Depuis les choses sont allées vite. Peut-être trop vite pour que je comprenne.
Aujourd’hui je vois cette sphère cireuse dans l'étroit entrebâillement des planches du wagon, et elle me manque déjà. Je ne pense déjà plus à Papa qui gît à terre, s'étouffant avec son propre sang. Je ne pense plus au froid qui scie mes os, ni même à la faim qui me tenaille. Je ne pense même plus. Je me contente de dévisager la Lune.
Elle a toujours brillé, elle brille et brillera encore, et c'est ce qui m'apaise.
Que quelqu'un se cramponne aussi fort que moi à un croissant pâlichon me rassure, parce que c'est une bonne Mère la Lune, c'est une fidèle compagne et la meilleure de mes amis.
Une odeur pestilentielle surplombe le convoi de déportation. Un mélange âcre d'urine et de vomi.
L'odeur méphitique emplit mes poumons mais je suis bien au-delà. Mon esprit s'évade, et rejoint la Lune tout en haut.

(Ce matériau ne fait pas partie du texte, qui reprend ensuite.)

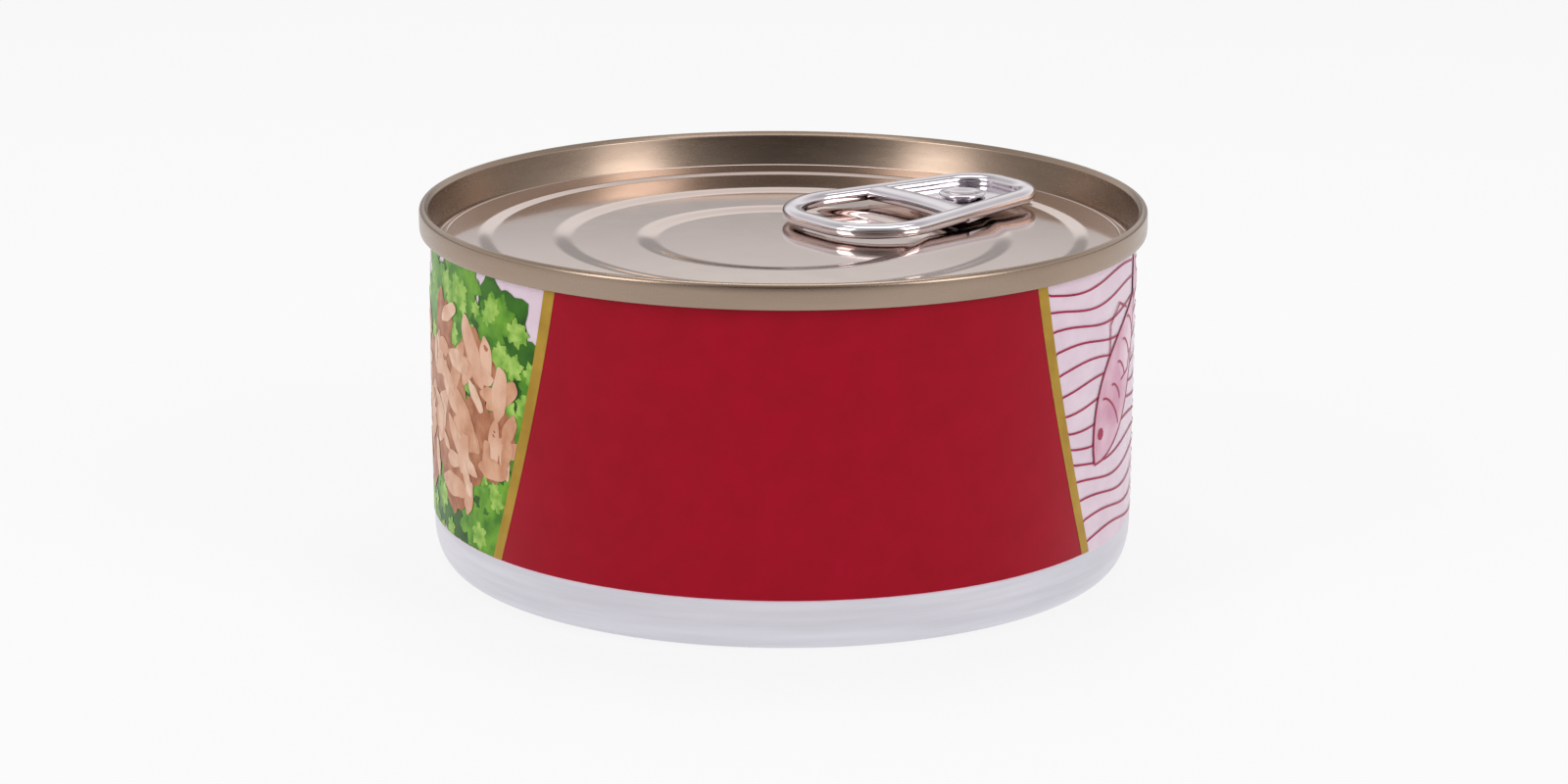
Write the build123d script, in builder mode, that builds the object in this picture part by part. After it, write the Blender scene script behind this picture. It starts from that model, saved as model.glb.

La quiétude apaise mes brûlures, infections et articulations gelées.

C'est magnifique.
 

 

 

 

 

 

Et je redescends.

Je me rappelle où je suis.

Où je vais.

Et les larmes ne viennent plus.
J'ai treize ans et on me conduit à la mort.
J'ai treize ans et je suis la plus âgée de ce wagon.

Ceci n'est pas une lettre d'amour à la Lune.
Ceci est une lettre d'amour à la vie.